As for me, I really don’t know. Members of the academe are still debating these questions as we speak. Therefore, maybe Filipino is just our cop-out: it allows us to say that we have a national language, even if in reality, we don’t.
Besides, it’s not very wise to master a language that isn’t utilized very often in politics or trade. Our laws, for example, aren’t written in Filipino, and neither are our court rulings and executive orders. They are all written in English. That’s why our lawyers take the bar examinations in English, and those who come out on top, more often than not, are people who are very well-versed in the English language.
The same is true with the language of education. In what language are we taught Science, Math, and Religion? Heck, we can even go beyond that: what is the language of the educated and the elite?
It really isn’t a surprise, then, that people who belong on the upper limits of society, like many of the people I come into contact with everyday, like to laugh at people who don’t speak English very well. English is the language of the man in the mansion, while Filipino is the language of the man on the street.

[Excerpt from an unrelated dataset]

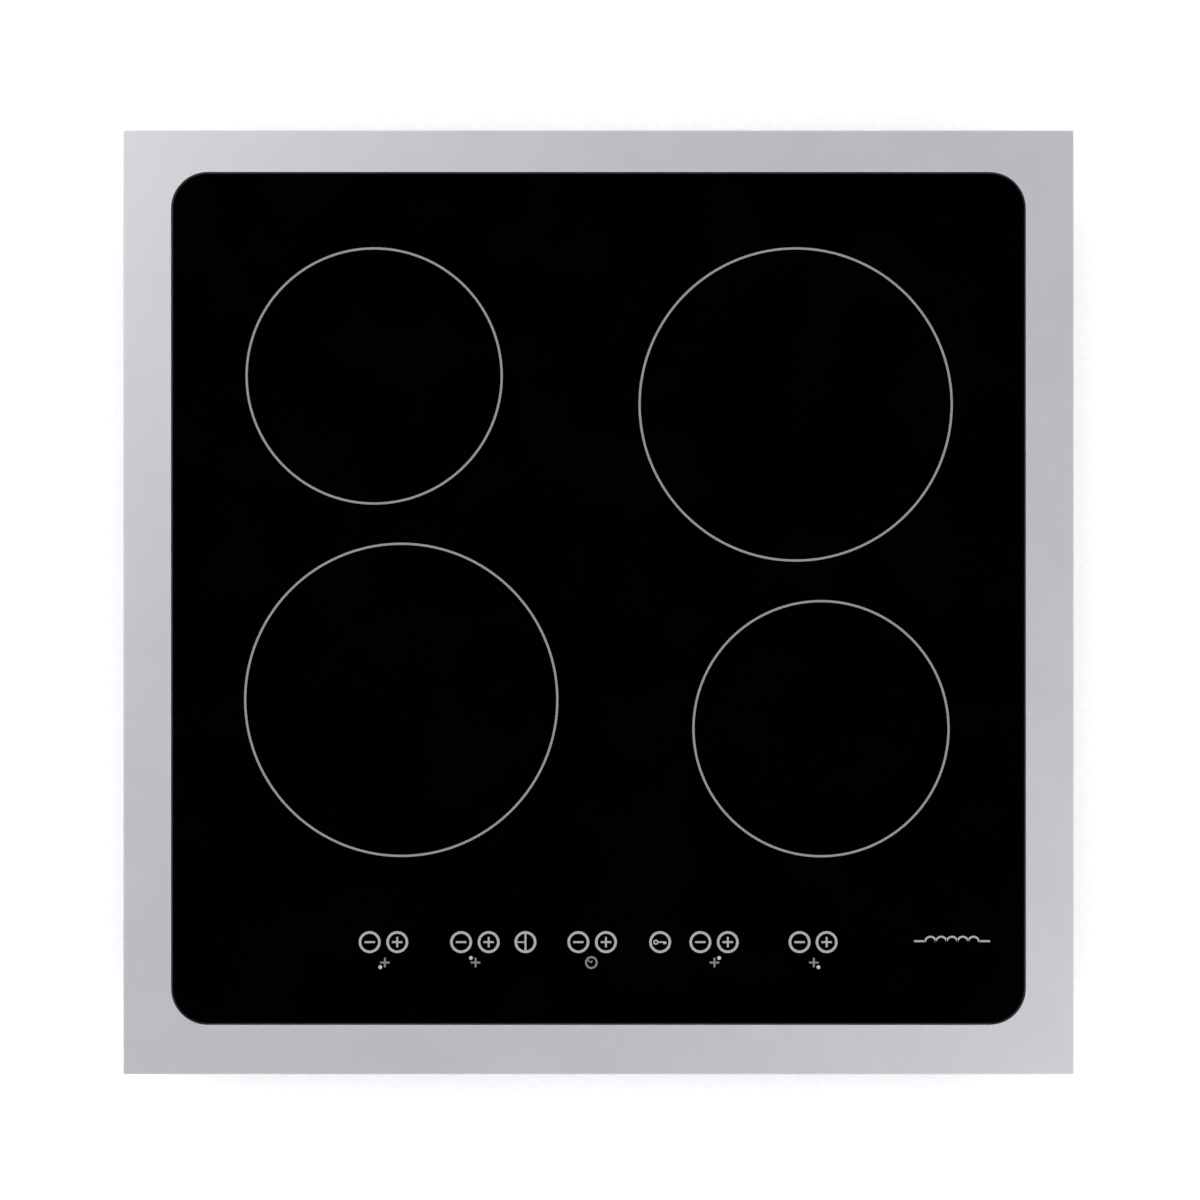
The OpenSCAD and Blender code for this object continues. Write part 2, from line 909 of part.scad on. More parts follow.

Besides, English is the language of the professional. It is the key to getting employed. This is especially true nowadays, when the trend is to go abroad where all the lucrative jobs are. If your employers can’t understand you, how can you expect them to hire you? In fact, this is also true with jobs here at home. Do you think call center agents are paid to speak in Filipino?
Hence, maybe I should be thankful that I’ve been trained to value the English language ever since I was a young boy. I should be thankful that I was exposed early to English cartoons and stories, for without them I don’t think I would have developed affection for the language. I should also be grateful that I was sent to schools that put a premium on being able to express yourself effectively in English; otherwise my skills as a student would never have been recognized.
Finally, I should be grateful that I was born in a society that never fails to remind me why that’s important.
After all, you don’t need to love your language to be able to love your country. Right?